Cahalen Morrison, known for his earlier duo work with Eli West, is the country boy to Lawton's urban cowboy, inspired by his love for cowboy poetry and the New Mexican desert where he grew up. He's got a knack for bending words around stories until they're as funny as they are tragic, as fantastic as they are real. His songs grow like mesquite in the desert; they twist and turn. On "Earthly Justice," Morrison sings of barflys and their troubles, remarking sardonically "if earthly justice just don't get them in the end, there's always a heavenly trial on its way" as vocal harmonies and pedal steel two step all around him.

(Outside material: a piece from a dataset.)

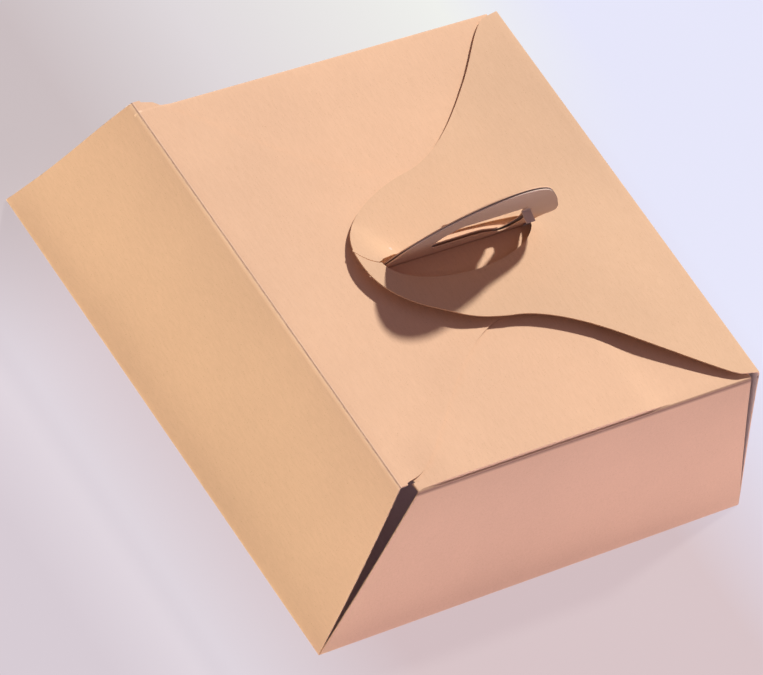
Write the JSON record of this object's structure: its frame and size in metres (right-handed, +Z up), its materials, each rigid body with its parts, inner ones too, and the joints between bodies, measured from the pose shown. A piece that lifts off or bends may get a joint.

On Morrison's album closer "Warm Guns,” he waxes quixotic about loss in love, singing in Spanish about being a victim of his own flaws.

 

Jim Miller, known for his earlier work with Donna the Buffalo, is the resident psychedelic poet. Like the best country songwriters, Miller's sense of communion with nature turns his songs into works of magical realism. On "Wild Birds", a song about a road-bound band, he consults the moss, befriends the tide, and survives fire all while asking for prayers to guide his band home to the end of their migration. "Borrow Time" features Louisiana accordion legend Roddie Romero, and the album's best harmonies between the three lead singers. Some of his most beautiful lines happen on "Time Does The Rest" as he sings "Your heart knows what's best / Hold her close, the lips will confess / Let it rise let it fall, time does the rest".

 

Western Centuries' music crosses vastly differing geographies, the city, the southwest, the metaphysical. And their musical influences are equally as diverse. Together, they weave a tapestry of western music, without sacrificing their hard-earned country dancehall sound. Songs from the Deluge will levitate heavy hearts, turn spilled beer into ballads, and bring country music home as literate, epic odysseys from parts unknown.